A kinetic physical display with a particular mechanism that makes use of sequential tile rotation for playful tangible interaction.
KINEIN is a physical kinetic display mounted on one of the walls of the entrance hall of Joseph Rehrl Schule, a school for deaf, hard-of-hearing, and hearing students and personnel. KINEIN’s purpose is dual; (i) it attracts visitors’ attention in hope to raise awareness regarding the school's particular population and (ii) it engages people in playfully interacting with it. KINEIN differs from other physical displays as its mechanism makes use of significantly less motors than conventional kinetic displays. Its sequential rotation mechanism, hidden in the frame of the display, spins its 625 black-and-white tiles by transferring the movement sequentially via their unusual form factor. The audience can alter the produced image manually by turning the tiles though tangible interaction.

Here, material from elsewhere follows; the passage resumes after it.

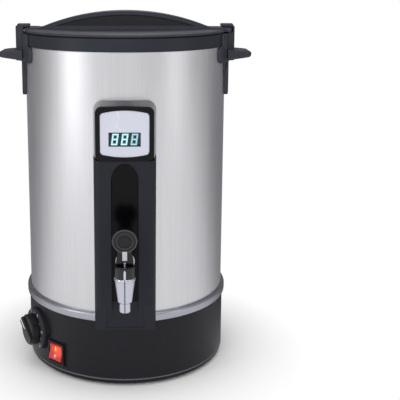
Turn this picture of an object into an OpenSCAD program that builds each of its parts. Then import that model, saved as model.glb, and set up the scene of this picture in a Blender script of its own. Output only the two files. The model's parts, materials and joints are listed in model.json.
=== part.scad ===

Motion is an ever-present aspect of every life form and a human fascination and wonder since ancient times. Artists, designers, and researchers incorporated mechanical movement in media architecture through actuated interfaces, such as kinetic or shape facades or displays which employ movement of tiles to display images at a rather low resolution. Typically, kinetic installations of such nature actuate each “pixel” individually, a feature that involves myriads of components, complex engineering, perplex programming, and increased costs. In addition, the majority of these media installations is predominantly experienced through vision. This ocular fixation, identified by scholars from various research fields is prevalent in both media and conventional architecture, yet only scarce examples deviate from this norm. KINEIN, a kinetic display of a 25x25 black-and-white tiles matrix addresses both the complexity and lavish nature, and ocular-centrism of preceding kinetic display installations. KINEIN’s tiles are positioned on 25 columns of 25 tiles each. The motion mechanism consists 25 motors, one motor per column and is based on sequential rotation. The substantial motor reduction simplifies the control of the mechanism, engineering and programming-wise, and reduces the overall costs. The installation is placed at the entrance of an integration school and its mechanism constructs a new image daily. The constructed visual representation is contextual, in a fun-fact form regarding the deaf community (e.g., deaf folk sleep-sign, as a type of sleep-talk). KINEIN is designed with tangible interaction in mind, it can be actuated through both mechanical and manual means. The audience has the possibility to tangibly and playfully interact with it to change its visual content while being oblivious to the way the tile actuation occurs. In fact, since the mechanism is mounted in the frame of the installation, the actuation gives the impression of a “magical” happenstance feature.
Team members : Eleni Economidou, Moritz Kubesch, Anton Bauer, Dr. Alina Krischkowsky, Martin Murer
Project leader(s) : Univ-Prof. Dr. Manfred Tscheligi
Company : Center for Human-Computer Interaction, University of Salzburg
Partners : The staff, students and the headmaster of the Josef Rehrl Schule, the Salzburg Government (school provider), kofler architects, Salzburg AG, Salzburg Wohnbau GmbH
Technical Concept : KINEIN’s tiles are mounted on each of the 25 metal rods. A stepper motor rotates each rod via a gear and toothed belt transmission system. The mechanism rotates directly the uppermost tile and indirectly the ones that follow. The particular form factor of the tiles transfers the motion sequentially to the next tile in line. Initially, the upmost tile is calibrated to white. To turn a given tile to black the mechanism rotates the first tile 180º clockwise by as many times as the tile’s position (180º*x), whereas for white, the driving mechanism rotates the first tile 180º by as many times as the tile’s position on the column minus one [180º*(x-1)]. Due to the sequential rotation, the movement is transferred to the desired tile. The reduced amount of motors increases the actuation time yet reduces the fabrication costs and the engineering and programming complexity.
Visual Concept : When it comes to KINEIN’s visual appearance, we drew inspiration from airport flip-dot displays and work by Daniel Rosin and Humans since 1982. The colour palette (matte black, glossy white, and metallic) and materials (stainless steel, aluminium, and iron) that characterise KINEIN follow the selection of materials and colours of the surrounding, achieving a harmonious composition. Aside the visual aspect that predominates most media architecture installations, KINEIN can be experienced through tangible interaction and hearing as soon as people are in proximity. Since the rotation mechanism is concealed in the frame of KINEIN, its form invites the audience to have full control over the displayed image by rotating the tiles to construct their own images. Part of the experience is the soft, clicking sound of turning tiles while visitors manually alter the displayed content.